▶ [Task statement] Copy out all lines in the data below containing the string "right".

▶ [Information shown]
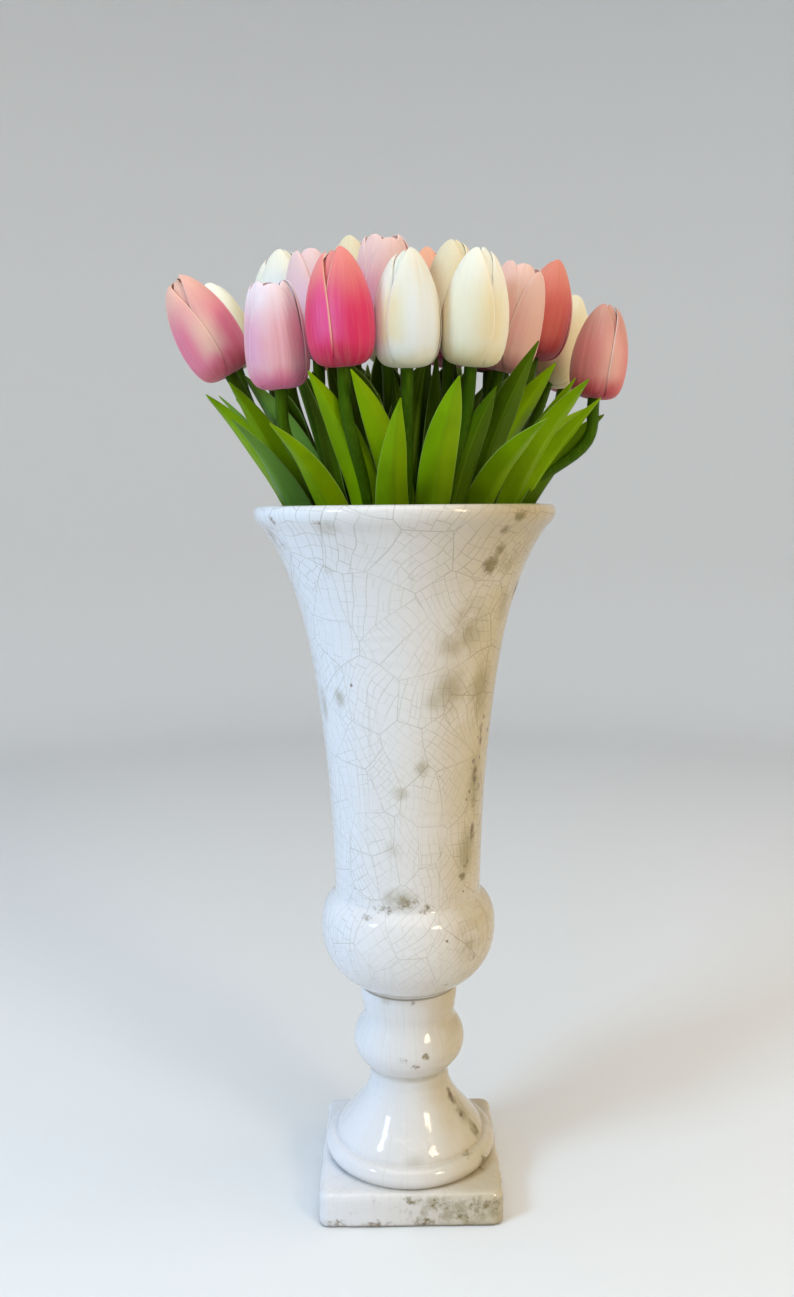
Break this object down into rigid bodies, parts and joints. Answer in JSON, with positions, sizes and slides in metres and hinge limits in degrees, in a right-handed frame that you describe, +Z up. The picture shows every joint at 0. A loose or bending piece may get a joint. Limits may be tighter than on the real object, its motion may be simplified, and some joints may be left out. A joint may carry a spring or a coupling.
{
  "type": "tulips in a vase",
  "caption": "Loose bunch of cut tulips with closed blooms and pointed leaves, standing in a tall trumpet-shaped pedestal vase with a square plinth.",
  "frame": {"origin": "centre of the plinth's flat underside", "axes": "+Z up along the vase's axis, -Y towards the front of the bunch, +X to its right; two of the plinth's sides are parallel to X"},
  "size_m": [0.2483, 0.2005, 0.5517],
  "materials": {
    "vase_glaze": "glossy crackle glaze, ivory white with olive-brown wear",
    "stem_green": "satin",
    "leaf_green": "satin, finely veined",
    "petal_white": "soft matte",
    "petal_cream": "soft matte",
    "petal_lilac": "soft matte",
    "petal_blush": "soft matte",
    "petal_rose": "soft matte",
    "petal_coral": "soft matte"
  },
  "bodies": {
    "root": {"vase": "vase_glaze", "stem_01": "stem_green", "bloom_01": "petal_coral", "stem_02": "stem_green", "bloom_02": "petal_cream", "stem_03": "stem_green", "bloom_03": "petal_lilac", "stem_04": "stem_green", "bloom_04": "petal_white", "stem_05": "stem_green", "bloom_05": "petal_white", "stem_06": "stem_green", "bloom_06": "petal_lilac", "stem_07": "stem_green", "bloom_07": "petal_rose", "stem_08": "stem_green", "bloom_08": "petal_cream", "stem_09": "stem_green", "bloom_09": "petal_lilac", "stem_10": "stem_green", "bloom_10": "petal_white", "stem_11": "stem_green", "bloom_11": "petal_coral", "stem_12": "stem_green", "bloom_12": "petal_cream", "stem_13": "stem_green", "bloom_13": "petal_cream", "stem_14": "stem_green", "bloom_14": "petal_blush", "stem_15": "stem_green", "bloom_15": "petal_coral", "stem_16": "stem_green", "bloom_16": "petal_cream", "stem_17": "stem_green", "bloom_17": "petal_coral", "stem_18": "stem_green", "bloom_18": "petal_blush", "stem_19": "stem_green", "bloom_19": "petal_rose", "stem_20": "stem_green", "bloom_20": "petal_rose", "stem_21": "stem_green", "bloom_21": "petal_cream", "stem_22": "stem_green", "bloom_22": "petal_lilac", "stem_23": "stem_green", "bloom_23": "petal_white", "leaves_01": "leaf_green", "leaves_02": "leaf_green", "leaves_03": "leaf_green", "leaves_07": "leaf_green", "leaves_10": "leaf_green", "leaves_13": "leaf_green", "leaves_14": "leaf_green", "leaves_17": "leaf_green", "leaves_18": "leaf_green", "leaves_20": "leaf_green", "leaves_21": "leaf_green", "leaves_22": "leaf_green", "leaves_23": "leaf_green"}
  },
  "joints": []
}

▶ [Correct answer]
Break this object down into rigid bodies, parts and joints. Answer in JSON, with positions, sizes and slides in metres and hinge limits in degrees, in a right-handed frame that you describe, +Z up. The picture shows every joint at 0. A loose or bending piece may get a joint. Limits may be tighter than on the real object, its motion may be simplified, and some joints may be left out. A joint may carry a spring or a coupling.
  "frame": {"origin": "centre of the plinth's flat underside", "axes": "+Z up along the vase's axis, -Y towards the front of the bunch, +X to its right; two of the plinth's sides are parallel to X"},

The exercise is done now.